* _Material_:
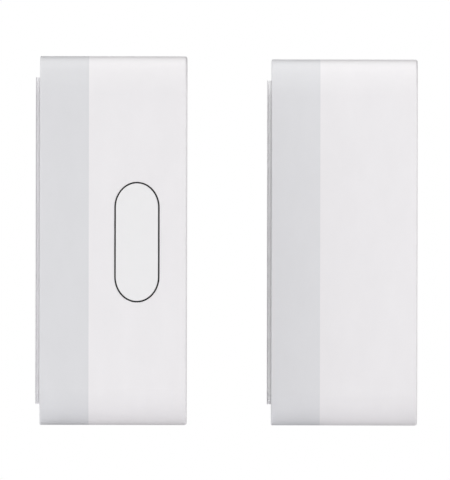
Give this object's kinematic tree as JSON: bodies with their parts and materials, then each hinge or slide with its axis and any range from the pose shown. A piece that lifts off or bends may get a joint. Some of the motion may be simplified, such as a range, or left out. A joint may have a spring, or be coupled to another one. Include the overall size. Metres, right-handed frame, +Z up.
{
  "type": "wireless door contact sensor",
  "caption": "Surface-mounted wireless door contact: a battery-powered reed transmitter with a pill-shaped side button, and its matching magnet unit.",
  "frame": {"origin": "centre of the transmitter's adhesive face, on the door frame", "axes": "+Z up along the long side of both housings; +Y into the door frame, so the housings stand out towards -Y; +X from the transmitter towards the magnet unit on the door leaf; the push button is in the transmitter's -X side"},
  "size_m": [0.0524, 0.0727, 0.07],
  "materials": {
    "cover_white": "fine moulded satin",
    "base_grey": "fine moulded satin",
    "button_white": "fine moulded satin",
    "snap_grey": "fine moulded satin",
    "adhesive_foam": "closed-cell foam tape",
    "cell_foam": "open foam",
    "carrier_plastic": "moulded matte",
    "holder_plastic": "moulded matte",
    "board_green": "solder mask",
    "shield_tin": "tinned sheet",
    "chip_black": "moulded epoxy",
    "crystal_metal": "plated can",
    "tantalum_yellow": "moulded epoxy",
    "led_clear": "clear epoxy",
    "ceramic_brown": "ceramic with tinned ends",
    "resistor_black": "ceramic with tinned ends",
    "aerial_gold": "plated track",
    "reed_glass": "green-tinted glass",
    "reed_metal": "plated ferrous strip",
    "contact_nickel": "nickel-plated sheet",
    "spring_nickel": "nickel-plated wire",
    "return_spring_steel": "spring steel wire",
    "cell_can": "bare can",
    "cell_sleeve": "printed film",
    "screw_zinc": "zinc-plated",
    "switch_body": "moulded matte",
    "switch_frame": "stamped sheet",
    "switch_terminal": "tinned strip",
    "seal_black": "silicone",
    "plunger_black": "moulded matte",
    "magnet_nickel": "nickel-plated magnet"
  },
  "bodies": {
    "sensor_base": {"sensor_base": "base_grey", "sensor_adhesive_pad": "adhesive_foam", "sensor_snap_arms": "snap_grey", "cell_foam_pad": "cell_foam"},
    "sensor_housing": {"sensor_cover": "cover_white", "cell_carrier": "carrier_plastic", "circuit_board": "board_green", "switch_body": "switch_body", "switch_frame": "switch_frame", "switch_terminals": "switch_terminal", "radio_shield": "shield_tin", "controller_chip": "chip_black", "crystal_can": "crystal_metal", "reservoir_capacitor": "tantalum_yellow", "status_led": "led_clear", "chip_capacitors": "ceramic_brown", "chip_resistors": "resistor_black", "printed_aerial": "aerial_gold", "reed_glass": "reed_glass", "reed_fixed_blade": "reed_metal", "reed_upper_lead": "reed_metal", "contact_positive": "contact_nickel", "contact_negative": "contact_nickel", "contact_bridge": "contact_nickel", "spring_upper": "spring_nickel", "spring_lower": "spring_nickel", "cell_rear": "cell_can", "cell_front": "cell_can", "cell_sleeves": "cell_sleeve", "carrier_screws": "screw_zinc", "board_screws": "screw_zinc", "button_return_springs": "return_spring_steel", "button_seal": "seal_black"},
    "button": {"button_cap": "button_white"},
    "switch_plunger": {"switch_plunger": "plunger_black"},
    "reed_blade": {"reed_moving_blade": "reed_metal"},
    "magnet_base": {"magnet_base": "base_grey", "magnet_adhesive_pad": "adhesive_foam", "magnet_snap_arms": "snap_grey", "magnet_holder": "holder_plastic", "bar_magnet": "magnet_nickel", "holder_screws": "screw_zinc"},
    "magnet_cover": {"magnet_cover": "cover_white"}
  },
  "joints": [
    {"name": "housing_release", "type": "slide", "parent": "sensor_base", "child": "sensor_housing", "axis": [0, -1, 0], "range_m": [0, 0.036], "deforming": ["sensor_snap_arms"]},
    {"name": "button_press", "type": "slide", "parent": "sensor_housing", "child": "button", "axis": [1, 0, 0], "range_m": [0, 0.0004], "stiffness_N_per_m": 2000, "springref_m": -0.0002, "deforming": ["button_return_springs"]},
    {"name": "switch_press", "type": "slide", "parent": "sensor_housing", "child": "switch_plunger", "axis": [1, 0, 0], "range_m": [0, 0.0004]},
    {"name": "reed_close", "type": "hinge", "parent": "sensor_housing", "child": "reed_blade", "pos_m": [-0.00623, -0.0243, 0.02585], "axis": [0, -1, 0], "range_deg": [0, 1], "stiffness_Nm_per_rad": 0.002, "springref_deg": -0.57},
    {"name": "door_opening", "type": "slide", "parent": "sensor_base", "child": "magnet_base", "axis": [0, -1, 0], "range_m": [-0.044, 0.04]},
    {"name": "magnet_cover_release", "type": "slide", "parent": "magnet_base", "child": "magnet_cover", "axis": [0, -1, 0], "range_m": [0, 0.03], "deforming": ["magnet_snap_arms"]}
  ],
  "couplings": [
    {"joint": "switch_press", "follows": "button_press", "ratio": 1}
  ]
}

* _Written task_: Output all of the material, please, exactly as it stands.

* _Answer to this task_:
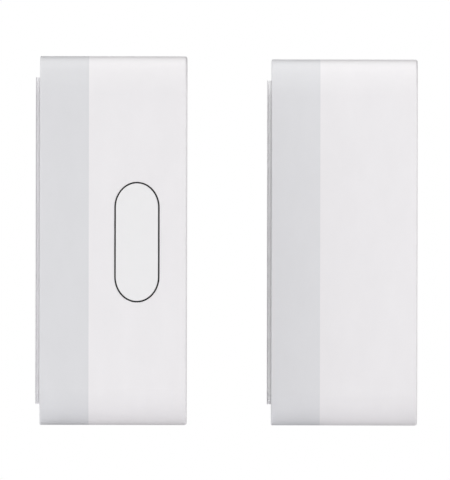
Give this object's kinematic tree as JSON: bodies with their parts and materials, then each hinge or slide with its axis and any range from the pose shown. A piece that lifts off or bends may get a joint. Some of the motion may be simplified, such as a range, or left out. A joint may have a spring, or be coupled to another one. Include the overall size. Metres, right-handed frame, +Z up.
{
  "type": "wireless door contact sensor",
  "caption": "Surface-mounted wireless door contact: a battery-powered reed transmitter with a pill-shaped side button, and its matching magnet unit.",
  "frame": {"origin": "centre of the transmitter's adhesive face, on the door frame", "axes": "+Z up along the long side of both housings; +Y into the door frame, so the housings stand out towards -Y; +X from the transmitter towards the magnet unit on the door leaf; the push button is in the transmitter's -X side"},
  "size_m": [0.0524, 0.0727, 0.07],
  "materials": {
    "cover_white": "fine moulded satin",
    "base_grey": "fine moulded satin",
    "button_white": "fine moulded satin",
    "snap_grey": "fine moulded satin",
    "adhesive_foam": "closed-cell foam tape",
    "cell_foam": "open foam",
    "carrier_plastic": "moulded matte",
    "holder_plastic": "moulded matte",
    "board_green": "solder mask",
    "shield_tin": "tinned sheet",
    "chip_black": "moulded epoxy",
    "crystal_metal": "plated can",
    "tantalum_yellow": "moulded epoxy",
    "led_clear": "clear epoxy",
    "ceramic_brown": "ceramic with tinned ends",
    "resistor_black": "ceramic with tinned ends",
    "aerial_gold": "plated track",
    "reed_glass": "green-tinted glass",
    "reed_metal": "plated ferrous strip",
    "contact_nickel": "nickel-plated sheet",
    "spring_nickel": "nickel-plated wire",
    "return_spring_steel": "spring steel wire",
    "cell_can": "bare can",
    "cell_sleeve": "printed film",
    "screw_zinc": "zinc-plated",
    "switch_body": "moulded matte",
    "switch_frame": "stamped sheet",
    "switch_terminal": "tinned strip",
    "seal_black": "silicone",
    "plunger_black": "moulded matte",
    "magnet_nickel": "nickel-plated magnet"
  },
  "bodies": {
    "sensor_base": {"sensor_base": "base_grey", "sensor_adhesive_pad": "adhesive_foam", "sensor_snap_arms": "snap_grey", "cell_foam_pad": "cell_foam"},
    "sensor_housing": {"sensor_cover": "cover_white", "cell_carrier": "carrier_plastic", "circuit_board": "board_green", "switch_body": "switch_body", "switch_frame": "switch_frame", "switch_terminals": "switch_terminal", "radio_shield": "shield_tin", "controller_chip": "chip_black", "crystal_can": "crystal_metal", "reservoir_capacitor": "tantalum_yellow", "status_led": "led_clear", "chip_capacitors": "ceramic_brown", "chip_resistors": "resistor_black", "printed_aerial": "aerial_gold", "reed_glass": "reed_glass", "reed_fixed_blade": "reed_metal", "reed_upper_lead": "reed_metal", "contact_positive": "contact_nickel", "contact_negative": "contact_nickel", "contact_bridge": "contact_nickel", "spring_upper": "spring_nickel", "spring_lower": "spring_nickel", "cell_rear": "cell_can", "cell_front": "cell_can", "cell_sleeves": "cell_sleeve", "carrier_screws": "screw_zinc", "board_screws": "screw_zinc", "button_return_springs": "return_spring_steel", "button_seal": "seal_black"},
    "button": {"button_cap": "button_white"},
    "switch_plunger": {"switch_plunger": "plunger_black"},
    "reed_blade": {"reed_moving_blade": "reed_metal"},
    "magnet_base": {"magnet_base": "base_grey", "magnet_adhesive_pad": "adhesive_foam", "magnet_snap_arms": "snap_grey", "magnet_holder": "holder_plastic", "bar_magnet": "magnet_nickel", "holder_screws": "screw_zinc"},
    "magnet_cover": {"magnet_cover": "cover_white"}
  },
  "joints": [
    {"name": "housing_release", "type": "slide", "parent": "sensor_base", "child": "sensor_housing", "axis": [0, -1, 0], "range_m": [0, 0.036], "deforming": ["sensor_snap_arms"]},
    {"name": "button_press", "type": "slide", "parent": "sensor_housing", "child": "button", "axis": [1, 0, 0], "range_m": [0, 0.0004], "stiffness_N_per_m": 2000, "springref_m": -0.0002, "deforming": ["button_return_springs"]},
    {"name": "switch_press", "type": "slide", "parent": "sensor_housing", "child": "switch_plunger", "axis": [1, 0, 0], "range_m": [0, 0.0004]},
    {"name": "reed_close", "type": "hinge", "parent": "sensor_housing", "child": "reed_blade", "pos_m": [-0.00623, -0.0243, 0.02585], "axis": [0, -1, 0], "range_deg": [0, 1], "stiffness_Nm_per_rad": 0.002, "springref_deg": -0.57},
    {"name": "door_opening", "type": "slide", "parent": "sensor_base", "child": "magnet_base", "axis": [0, -1, 0], "range_m": [-0.044, 0.04]},
    {"name": "magnet_cover_release", "type": "slide", "parent": "magnet_base", "child": "magnet_cover", "axis": [0, -1, 0], "range_m": [0, 0.03], "deforming": ["magnet_snap_arms"]}
  ],
  "couplings": [
    {"joint": "switch_press", "follows": "button_press", "ratio": 1}
  ]
}